Problem to solve: Produce word for word the lines of the data below running from the one that has "for (const [name, frond]" to the one that has "in imported if", inclusive, and no others.

** START **

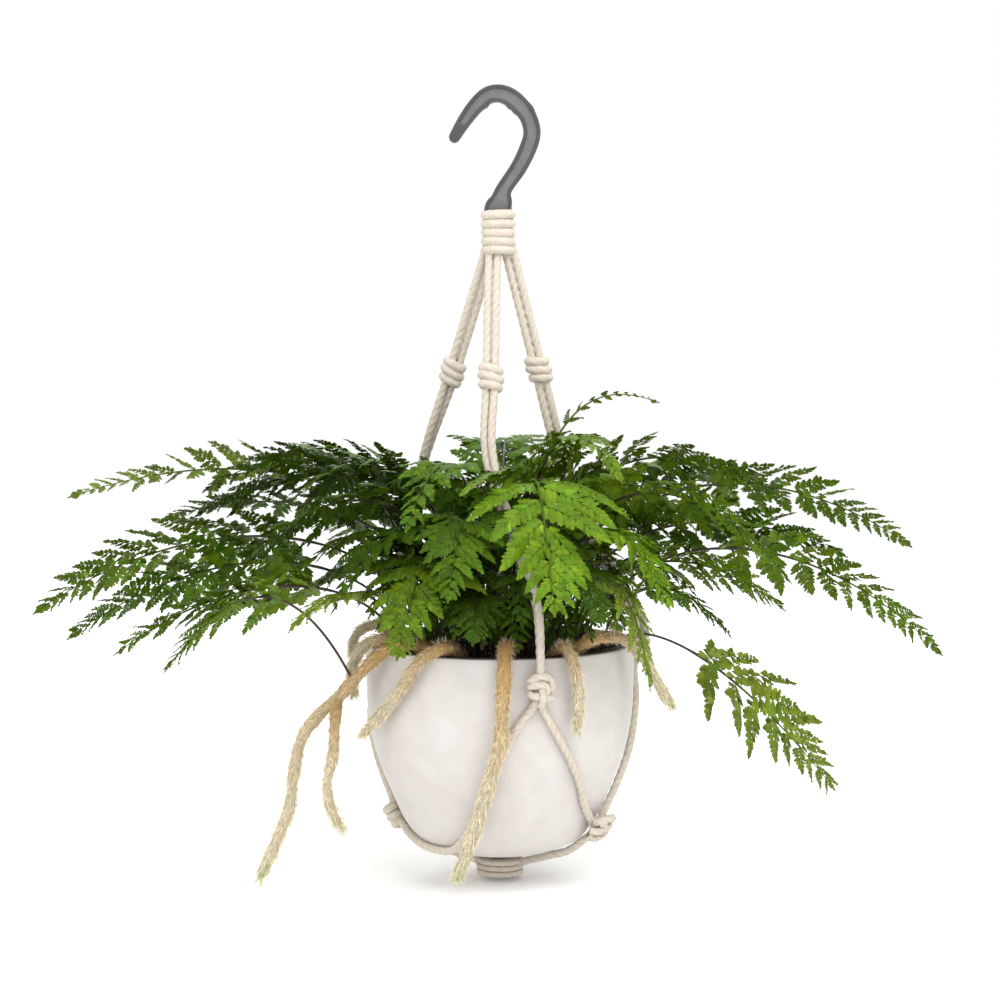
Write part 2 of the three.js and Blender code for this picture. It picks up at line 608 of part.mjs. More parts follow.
// The blade as a flat pattern: corners are [distance along, distance aside, thickness].
function frondPattern(frond, length) {
  const corners = [];
  const faces = [];
  const corner = (d, t, thick) => corners.push([d, t, thick]) - 1;
  const bladeStart = frond.start * length;
  const bladeLength = length - bladeStart;
  const ribs = [];
  const station = (d) => {
    const share = Math.max(0, (d - bladeStart) / bladeLength);
    const half = STALK_HALF * (1 - 0.45 * share);
    const thick = lerp(STALK_THICK, BLADE_THICK, Math.min(1, share * 1.4));
    ribs.push([corner(d, -half, thick), corner(d, half, thick)]);
    return ribs[ribs.length - 1];
  };
  station(-frond.deep);
  for (let i = 0; i < STALK_STEPS; i++) station((bladeStart * i) / STALK_STEPS);
  const leaflets = [];
  const step = 0.87;
  let total = 0;
  for (let i = 0; i < frond.pairs; i++) total += step ** i;
  let d = bladeStart;
  for (let i = 0; i < frond.pairs; i++) {
    const pitch = (bladeLength * 0.93 * step ** i) / total;
    const share = (d - bladeStart) / bladeLength;
    const reach = frond.width * (1 - share) ** 0.85;
    leaflets.push({ from: station(d), d, pitch, reach, share });
    d += pitch;
  }
  station(d);
  leaflets.forEach((leaflet, i) => { leaflet.to = ribs[ribs.length - leaflets.length + i]; });
  for (let i = 0; i + 1 < ribs.length; i++) {
    const [a, b] = ribs[i];
    const [c, e] = ribs[i + 1];
    faces.push([a, e, c], [a, b, e]);
  }
  const tip = corner(length, 0, BLADE_THICK);
  faces.push([ribs[ribs.length - 1][0], ribs[ribs.length - 1][1], tip]);
  for (const leaflet of leaflets) {
    for (const side of [-1, 1]) addLeaflet(leaflet, side, corner, faces);
  }
  return { corners, faces };
}

// A leaflet is a narrow kite that leans towards the tip of the frond.
function addLeaflet({ from, to, d, pitch, reach, share }, side, corner, faces) {
  const lean = radians(lerp(64, 40, share));
  const root = d + pitch * 0.5;
  const at = (out, across) => corner(
    root + reach * out * Math.cos(lean) + across * Math.sin(lean),
    side * (STALK_HALF + reach * out * Math.sin(lean) - across * Math.cos(lean)),
    BLADE_THICK);
  const k = side > 0 ? 1 : 0;
  const half = pitch * 0.45 * Math.sin(lean);
  const chain = [from[k], at(0.4, -half * 0.85), at(1, 0), at(0.45, half * 0.85), to[k]];
  for (const [a, b, c] of [[0, 1, 4], [1, 3, 4], [1, 2, 3]]) {
    if (side > 0) faces.push([chain[a], chain[b], chain[c]]);
    else faces.push([chain[a], chain[c], chain[b]]);
  }
}

// The flat pattern bent along the stalk: aside of the rib the blade rises a little and then droops.
function frondGeometry(frond) {
  const rachis = new Rachis(frond);
  const { corners, faces } = frondPattern(frond, rachis.length);
  const bladeStart = frond.start * rachis.length;
  const points = [];
  for (const top of [1, -1]) {
    for (const [d, t, thick] of corners) {
      const { place, side, normal } = rachis.frame(d);
      const aside = Math.abs(t) / frond.width;
      const lift = d < bladeStart - 1 ? 0 : frond.width * (frond.fold * aside - frond.droop * aside ** 2);
      points.push(place.clone()
        .addScaledVector(side, t)
        .addScaledVector(normal, lift + top * thick / 2));
    }
  }
  const n = corners.length;
  const index = [];
  const edges = new Map();
  for (const [a, b, c] of faces) {
    index.push(a, c, b, a + n, b + n, c + n);
    for (const [p, q] of [[a, b], [b, c], [c, a]]) {
      if (!edges.delete(`${q} ${p}`)) edges.set(`${p} ${q}`, [p, q]);
    }
  }
  for (const [p, q] of edges.values()) index.push(p, q, q + n, p, q + n, p + n);
  const geometry = new THREE.BufferGeometry().setFromPoints(points);
  geometry.setIndex(index);
  return geometry;
}

// A square hole that follows the stalk's root down from the surface it stands in.
function rootHole(frond) {
  const { place, along, side, normal } = new Rachis(frond).frame(0);
  const across = 2 * (STALK_HALF + CLEARANCE);
  const above = 5;
  const depth = frond.deep + CLEARANCE;
  const hole = new THREE.BoxGeometry(across, across, depth + above).translate(0, 0, (above - depth) / 2);
  return toSolid(hole.applyMatrix4(new THREE.Matrix4().makeBasis(side, normal, along).setPosition(place)));
}

// The whole object

const object = new THREE.Group();
const hung = new THREE.Group();
hung.position.z = -RIM_DROP;
object.add(hung);

function place(parent, name, geometry, surface) {
  const mesh = new THREE.Mesh(geometry, surface);
  mesh.name = name;
  parent.add(mesh);
}

const fronds = Object.entries(FRONDS).map(([name, own]) => [name, { ...FROND_DEFAULTS, ...own }]);
const rooted = (name) => fronds.filter(([, f]) => (f.on ?? 'soil') === name).map(([, f]) => rootHole(f));

place(object, 'hook', hookGeometry(), HOOK_PLASTIC);

place(hung, 'pot', potGeometry(), CERAMIC);
place(hung, 'nursery_pot', linerGeometry(), LINER_PLASTIC);
const rhizomeHoles = Object.values(RHIZOMES).map(rhizomeHole);
place(hung, 'potting_soil', toGeometry(soilSolid([...rhizomeHoles, ...rooted('soil')])), SOIL);

const shank = toSolid(plate(hookShape(-CLEARANCE), HOOK_THICKNESS + 2 * CLEARANCE, 0)
  .translate(0, 0, RIM_DROP));
const wrap = toSolid(stackedTurns(WRAP_RADIUS, WRAP_TOP, WRAP_TURNS)).subtract(shank);
place(hung, 'hanger_wrap', toGeometry(wrap), COTTON);
for (const [name, leg] of Object.entries(LEGS)) {
  place(hung, `hanger_leg_${name}`, legGeometry(leg), COTTON);
  place(hung, `hanger_net_${name}`, netGeometry(name), COTTON);
}
for (const [name, knot] of Object.entries(LOW_KNOTS)) {
  place(hung, `hanger_low_knot_${name}`, lowKnotGeometry(knot), COTTON);
}
place(hung, 'hanger_ring', stackedTurns(RING_RADIUS, RING_TOP, RING_TURNS), COTTON);

for (const [name, rhizome] of Object.entries(RHIZOMES)) {
  const stems = [rhizomeLoft(rhizome.route, rhizome.radius, rhizome.steps)];
  if (rhizome.branch) stems.push(rhizomeLoft(rhizome.branch, rhizome.radius * 0.8, 10));
  const solid = rooted(`rhizome_${name}`).reduce((stem, hole) => stem.subtract(hole), joined(stems));
  place(hung, `rhizome_${name}`, toGeometry(solid), FUR);
}

for (const [name, frond] of fronds.filter(([, f]) => !f.beside)) {
  const inner = fronds.filter(([, f]) => f.beside === name).map(([, f]) => f);
  const geometry = inner.length
    ? toGeometry(joined([frond, ...inner].map(frondGeometry))) : frondGeometry(frond);
  place(hung, `frond_${name}`, geometry, LEAF[frond.tone]);
}

export default object;
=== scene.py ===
"""Potted bear's foot fern in a knotted rope hanger."""

import math

import bpy
import numpy as np
from bpy.props import FloatProperty, FloatVectorProperty, IntProperty, PointerProperty
from mathutils import Matrix, Vector, noise


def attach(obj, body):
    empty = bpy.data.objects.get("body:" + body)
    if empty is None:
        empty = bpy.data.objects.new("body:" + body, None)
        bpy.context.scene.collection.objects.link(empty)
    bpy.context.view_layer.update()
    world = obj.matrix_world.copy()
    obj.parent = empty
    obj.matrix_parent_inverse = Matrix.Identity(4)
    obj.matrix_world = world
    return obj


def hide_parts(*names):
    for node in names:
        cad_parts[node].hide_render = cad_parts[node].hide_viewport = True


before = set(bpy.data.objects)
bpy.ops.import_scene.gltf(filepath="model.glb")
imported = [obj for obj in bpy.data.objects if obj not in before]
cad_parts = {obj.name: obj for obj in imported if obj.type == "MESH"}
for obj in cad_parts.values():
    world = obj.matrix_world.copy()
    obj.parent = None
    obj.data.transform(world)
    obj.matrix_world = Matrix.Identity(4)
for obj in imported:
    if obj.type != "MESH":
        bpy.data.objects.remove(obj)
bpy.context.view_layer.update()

bl_info = {
    "name": "Potted bear's foot fern",
    "version": (1, 0, 0),
    "blender": (4, 5, 0),
    "location": "3D View > Sidebar > Fern planter",
    "description": "Models a bear's foot fern with its pot and knotted rope hanger",
    "category": "Object",
}

MM = 0.001
RIM_DROP = 358.0
TAU = 2 * math.pi

# Azimuths go round the pot in degrees: 0 is the front (-Y), 90 the right (+X).
# Lengths below are in millimetres from the rim plane, as the numbered drawings of a pot are.

POT_OUTLINE = [
    (90, 0), (89.8, -22), (88.9, -45), (85.8, -65), (79.8, -84),
    (71.5, -104), (64, -120), (54, -131.5), (40, -138), (30, -140),
]

HOOK_SPINE = [
    (-29.9, -22.6, 7.3), (-23.3, -12.0, 9), (-16.0, -2.5, 10.3), (-8.5, 4.1, 11),
    (-1.0, 5.7, 11.3), (6.3, 3.4, 11.7), (13.2, -2.2, 11.5), (18.7, -10.0, 11),
    (21.1, -19.8, 11.3), (18.7, -29.6, 11.3), (12.3, -42.8, 10.7), (3.0, -56.5, 10.4),
    (0.7, -64.5, 15), (-1.0, -70, 18.6), (-1.0, -78, 18.6),
]
# Lumps on the hook: place, edge from the outer one (0) to the inner one (3), and how far it stands out
HOOK_LUMPS = [(-12.5, 1.2, 3, -0.8), (9.5, 1.2, 3, -0.9), (13.4, -2.6, 3, -0.7), (16.5, -6.5, 0, 0.5)]

LEGS = {
    "left": {"azimuth": -130, "rim": -4, "knot": (-32, 20, 180),
             "route": [(-7, 1, 261), (-32, 20, 180), (-51.5, 34, 122), (-66, 50, 58)]},
    "front": {"azimuth": 15, "rim": -17, "knot": (-6, -26, 177), "pair": 0,
              "route": [(-4, -4, 261), (-6, -26, 177), (-7, -42, 128), (8, -68, 78), (23, -87, 36)]},
    "right": {"azimuth": 104, "rim": -6, "knot": (26, 8, 182),
              "route": [(6, 1, 261), (26, 8, 182), (41, 13, 125), (68, 20, 60)]},
}

# Ropes over the pot, by azimuth and height, from a rim knot to each low knot
DIAGONALS = {
    "front": {
        "right": [(17, -31), (22, -45), (30, -64), (38, -82), (48, -102), (57.5, -112)],
        "left": [(12.5, -31), (6, -45), (0, -66), (-6, -88), (-14, -108), (-30, -128), (-56, -131),
                 (-78, -127.5)],
    },
    "left": {
        "left": [(-126, -17), (-114, -30), (-105, -50), (-100, -75), (-97, -95), (-95, -106)],
        "back": [(-134, -17), (-148, -40), (-166, -68), (-180, -92), (-188, -106)],
    },
    "right": {
        "right": [(101, -19), (96, -40), (90, -70), (84, -94), (76, -109)],
        "back": [(107, -19), (122, -48), (141, -78), (155, -100), (161, -107)],
    },
}
LOW_KNOTS = {"right": (67, -119), "left": (-95, -117), "back": (167, -117)}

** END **

Result below:
for (const [name, frond] of fronds.filter(([, f]) => !f.beside)) {
  const inner = fronds.filter(([, f]) => f.beside === name).map(([, f]) => f);
  const geometry = inner.length
    ? toGeometry(joined([frond, ...inner].map(frondGeometry))) : frondGeometry(frond);
  place(hung, `frond_${name}`, geometry, LEAF[frond.tone]);
}

export default object;
=== scene.py ===
"""Potted bear's foot fern in a knotted rope hanger."""

import math

import bpy
import numpy as np
from bpy.props import FloatProperty, FloatVectorProperty, IntProperty, PointerProperty
from mathutils import Matrix, Vector, noise


def attach(obj, body):
    empty = bpy.data.objects.get("body:" + body)
    if empty is None:
        empty = bpy.data.objects.new("body:" + body, None)
        bpy.context.scene.collection.objects.link(empty)
    bpy.context.view_layer.update()
    world = obj.matrix_world.copy()
    obj.parent = empty
    obj.matrix_parent_inverse = Matrix.Identity(4)
    obj.matrix_world = world
    return obj


def hide_parts(*names):
    for node in names:
        cad_parts[node].hide_render = cad_parts[node].hide_viewport = True


before = set(bpy.data.objects)
bpy.ops.import_scene.gltf(filepath="model.glb")
imported = [obj for obj in bpy.data.objects if obj not in before]
cad_parts = {obj.name: obj for obj in imported if obj.type == "MESH"}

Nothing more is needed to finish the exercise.